## start

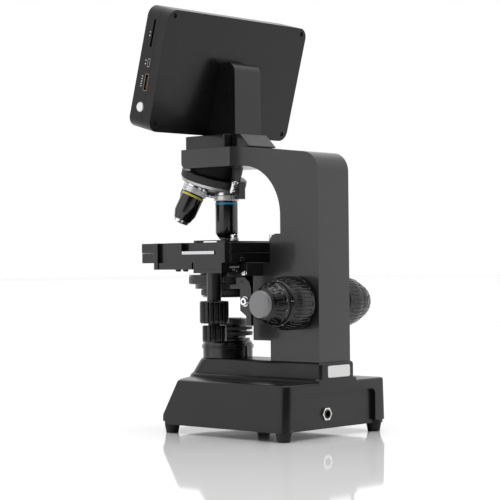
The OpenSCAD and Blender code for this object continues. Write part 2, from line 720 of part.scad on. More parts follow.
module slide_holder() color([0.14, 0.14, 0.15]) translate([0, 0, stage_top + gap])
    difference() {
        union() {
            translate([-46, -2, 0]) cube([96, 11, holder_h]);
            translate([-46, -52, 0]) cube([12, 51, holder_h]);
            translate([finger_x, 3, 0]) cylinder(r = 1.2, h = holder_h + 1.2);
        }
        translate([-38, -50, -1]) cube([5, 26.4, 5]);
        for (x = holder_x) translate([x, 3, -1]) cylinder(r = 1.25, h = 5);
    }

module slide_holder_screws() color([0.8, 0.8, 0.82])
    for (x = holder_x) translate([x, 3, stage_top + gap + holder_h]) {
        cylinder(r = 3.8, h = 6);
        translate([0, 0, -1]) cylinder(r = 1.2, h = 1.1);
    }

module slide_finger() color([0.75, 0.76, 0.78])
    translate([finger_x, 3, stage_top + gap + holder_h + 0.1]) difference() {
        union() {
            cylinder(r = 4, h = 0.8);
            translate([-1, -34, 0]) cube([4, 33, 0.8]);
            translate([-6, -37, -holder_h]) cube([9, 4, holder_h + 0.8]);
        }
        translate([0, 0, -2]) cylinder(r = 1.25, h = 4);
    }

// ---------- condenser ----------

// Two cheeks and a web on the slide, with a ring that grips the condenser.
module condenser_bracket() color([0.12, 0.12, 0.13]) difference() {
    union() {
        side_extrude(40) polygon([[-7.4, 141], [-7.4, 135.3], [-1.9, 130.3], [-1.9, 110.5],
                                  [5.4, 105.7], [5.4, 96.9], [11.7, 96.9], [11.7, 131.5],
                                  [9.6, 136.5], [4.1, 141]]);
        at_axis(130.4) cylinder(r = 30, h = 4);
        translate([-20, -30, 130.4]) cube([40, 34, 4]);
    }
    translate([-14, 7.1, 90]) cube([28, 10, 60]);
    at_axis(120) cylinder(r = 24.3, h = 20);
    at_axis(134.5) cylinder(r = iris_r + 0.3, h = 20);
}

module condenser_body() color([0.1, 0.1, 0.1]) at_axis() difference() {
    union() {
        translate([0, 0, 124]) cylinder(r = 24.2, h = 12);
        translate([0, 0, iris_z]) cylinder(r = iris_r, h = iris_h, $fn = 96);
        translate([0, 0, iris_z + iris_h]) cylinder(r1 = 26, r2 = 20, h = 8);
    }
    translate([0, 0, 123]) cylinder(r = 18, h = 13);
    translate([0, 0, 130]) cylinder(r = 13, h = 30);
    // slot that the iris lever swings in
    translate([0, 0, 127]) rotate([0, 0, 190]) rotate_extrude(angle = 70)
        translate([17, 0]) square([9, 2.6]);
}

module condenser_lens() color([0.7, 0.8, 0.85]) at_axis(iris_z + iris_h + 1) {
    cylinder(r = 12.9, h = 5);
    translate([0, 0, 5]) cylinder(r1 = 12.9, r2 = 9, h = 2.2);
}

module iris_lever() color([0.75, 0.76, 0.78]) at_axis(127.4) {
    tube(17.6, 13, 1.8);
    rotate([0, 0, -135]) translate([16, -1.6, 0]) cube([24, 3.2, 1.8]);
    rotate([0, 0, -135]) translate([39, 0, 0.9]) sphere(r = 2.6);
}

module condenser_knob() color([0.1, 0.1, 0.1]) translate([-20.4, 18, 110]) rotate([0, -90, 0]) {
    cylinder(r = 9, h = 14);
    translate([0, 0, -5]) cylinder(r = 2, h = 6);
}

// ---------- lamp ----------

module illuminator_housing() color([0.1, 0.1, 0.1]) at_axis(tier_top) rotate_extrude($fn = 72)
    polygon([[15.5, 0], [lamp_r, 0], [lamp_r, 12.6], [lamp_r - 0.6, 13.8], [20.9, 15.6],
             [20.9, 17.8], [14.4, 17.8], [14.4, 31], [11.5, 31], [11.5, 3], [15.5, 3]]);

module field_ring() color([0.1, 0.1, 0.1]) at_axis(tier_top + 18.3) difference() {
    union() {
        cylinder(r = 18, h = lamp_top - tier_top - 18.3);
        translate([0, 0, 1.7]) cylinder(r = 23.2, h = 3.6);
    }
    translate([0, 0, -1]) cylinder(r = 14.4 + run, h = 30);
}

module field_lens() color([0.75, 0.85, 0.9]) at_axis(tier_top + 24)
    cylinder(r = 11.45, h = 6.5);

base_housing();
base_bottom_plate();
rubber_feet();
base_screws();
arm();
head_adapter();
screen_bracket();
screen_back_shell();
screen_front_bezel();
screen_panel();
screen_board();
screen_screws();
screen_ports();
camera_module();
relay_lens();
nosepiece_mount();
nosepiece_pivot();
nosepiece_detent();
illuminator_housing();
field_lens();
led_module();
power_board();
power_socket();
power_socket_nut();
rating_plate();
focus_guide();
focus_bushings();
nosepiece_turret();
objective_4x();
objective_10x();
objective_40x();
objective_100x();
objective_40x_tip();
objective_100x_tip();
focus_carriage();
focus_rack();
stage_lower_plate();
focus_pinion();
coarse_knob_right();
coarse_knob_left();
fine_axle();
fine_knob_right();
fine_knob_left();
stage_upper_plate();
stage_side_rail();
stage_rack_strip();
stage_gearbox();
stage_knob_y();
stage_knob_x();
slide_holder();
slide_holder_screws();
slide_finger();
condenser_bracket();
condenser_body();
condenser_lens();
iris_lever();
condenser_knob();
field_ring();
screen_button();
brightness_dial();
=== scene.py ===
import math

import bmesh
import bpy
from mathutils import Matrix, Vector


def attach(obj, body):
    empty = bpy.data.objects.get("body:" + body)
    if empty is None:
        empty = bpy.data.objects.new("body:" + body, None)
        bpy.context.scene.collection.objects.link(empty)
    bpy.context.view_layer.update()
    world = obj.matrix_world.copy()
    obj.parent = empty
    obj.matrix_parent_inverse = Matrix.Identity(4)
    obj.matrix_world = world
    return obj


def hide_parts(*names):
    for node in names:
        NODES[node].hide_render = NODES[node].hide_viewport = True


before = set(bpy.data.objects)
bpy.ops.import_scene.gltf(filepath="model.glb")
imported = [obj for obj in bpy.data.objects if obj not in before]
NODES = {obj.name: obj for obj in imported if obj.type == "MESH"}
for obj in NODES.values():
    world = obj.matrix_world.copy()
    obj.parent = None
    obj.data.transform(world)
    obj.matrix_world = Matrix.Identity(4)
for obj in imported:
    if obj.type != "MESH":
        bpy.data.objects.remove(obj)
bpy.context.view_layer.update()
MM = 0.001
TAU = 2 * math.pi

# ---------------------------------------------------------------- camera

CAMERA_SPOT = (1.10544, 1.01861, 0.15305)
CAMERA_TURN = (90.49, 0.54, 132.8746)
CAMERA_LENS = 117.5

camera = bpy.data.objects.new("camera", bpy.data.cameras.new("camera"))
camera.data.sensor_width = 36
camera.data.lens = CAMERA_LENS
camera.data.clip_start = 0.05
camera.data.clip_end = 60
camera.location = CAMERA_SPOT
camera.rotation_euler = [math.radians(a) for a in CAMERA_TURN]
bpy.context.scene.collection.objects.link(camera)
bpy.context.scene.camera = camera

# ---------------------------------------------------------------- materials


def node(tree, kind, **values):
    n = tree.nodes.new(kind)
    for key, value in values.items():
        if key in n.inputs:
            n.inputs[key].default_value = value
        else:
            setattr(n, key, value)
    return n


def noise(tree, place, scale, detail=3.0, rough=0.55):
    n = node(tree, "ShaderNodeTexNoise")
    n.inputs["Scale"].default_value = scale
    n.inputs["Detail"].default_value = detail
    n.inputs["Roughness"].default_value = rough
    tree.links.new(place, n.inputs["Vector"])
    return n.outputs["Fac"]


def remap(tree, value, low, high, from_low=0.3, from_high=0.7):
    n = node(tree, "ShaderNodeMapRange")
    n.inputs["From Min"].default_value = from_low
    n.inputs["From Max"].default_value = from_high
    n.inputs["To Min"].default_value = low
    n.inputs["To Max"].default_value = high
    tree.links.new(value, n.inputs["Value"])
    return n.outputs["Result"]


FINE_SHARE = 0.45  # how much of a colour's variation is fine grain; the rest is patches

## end

Print exactly the lines above from the one with "obj.matrix_world = world" to the one with "bpy.data.objects.remove(obj)", including both.

Exercise answer
    obj.matrix_world = world
    return obj


def hide_parts(*names):
    for node in names:
        NODES[node].hide_render = NODES[node].hide_viewport = True


before = set(bpy.data.objects)
bpy.ops.import_scene.gltf(filepath="model.glb")
imported = [obj for obj in bpy.data.objects if obj not in before]
NODES = {obj.name: obj for obj in imported if obj.type == "MESH"}
for obj in NODES.values():
    world = obj.matrix_world.copy()
    obj.parent = None
    obj.data.transform(world)
    obj.matrix_world = Matrix.Identity(4)
for obj in imported:
    if obj.type != "MESH":
        bpy.data.objects.remove(obj)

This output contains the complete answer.